The SEAS Committee on Diversity, Inclusion, and Belonging — which Doyle established in 2017— is composed of a variety of Harvard affiliates, including undergraduates and faculty, working towards diversity and inclusion policy change at the school. The committee meets about every month.
Joey Feffer, an undergraduate member of the committee, said most of its work is long-term.
“No one on the DIB Committee really thinks DIB is something that you accomplish in one year or one semester,” Feffer said.
Feffer added that the group identifies many areas in need of improvement using data, then breaks them up into manageable pieces for the SEAS committee and the school at large to work on over the course of the year.
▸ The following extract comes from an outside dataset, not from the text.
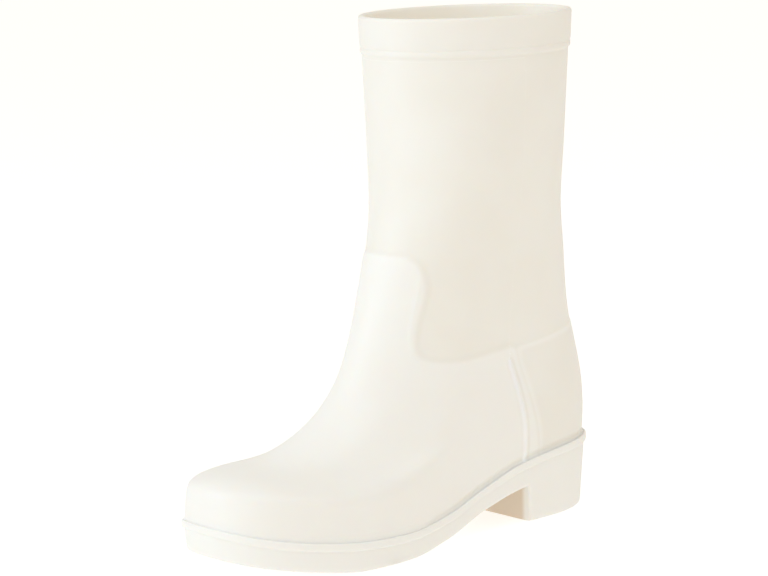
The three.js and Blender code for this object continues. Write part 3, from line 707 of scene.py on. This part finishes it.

“There was a climate survey done at SEAS 2 years ago that sort of highlighted a lot of major flaws,” Feffer said. “Priorities were sort of taken from that climate survey and most of those priorities are longer term. Each year, each semester we cut that into actionable chunks.”
Zaldana, who is also a member of the Committee on Diversity, Inclusion, and Belonging, said feedback and data are essential to driving forward new initiatives at SEAS and ensuring they can be tracked and improved upon.
“I think every initiative that we talk about now, we know it’s important that it has to be measurable,” Zaldana said. “How can we track that this is working in some way?”
SEAS Faculty Coordinator Gladys Prins, another member of the committee, said the last few months have ultimately been critical in evaluating and working to improve the culture and climate not only at SEAS, but across the University.
“We’re just here to better this community,” Prins said. “We just want to make Harvard the one Harvard that we all strive for.”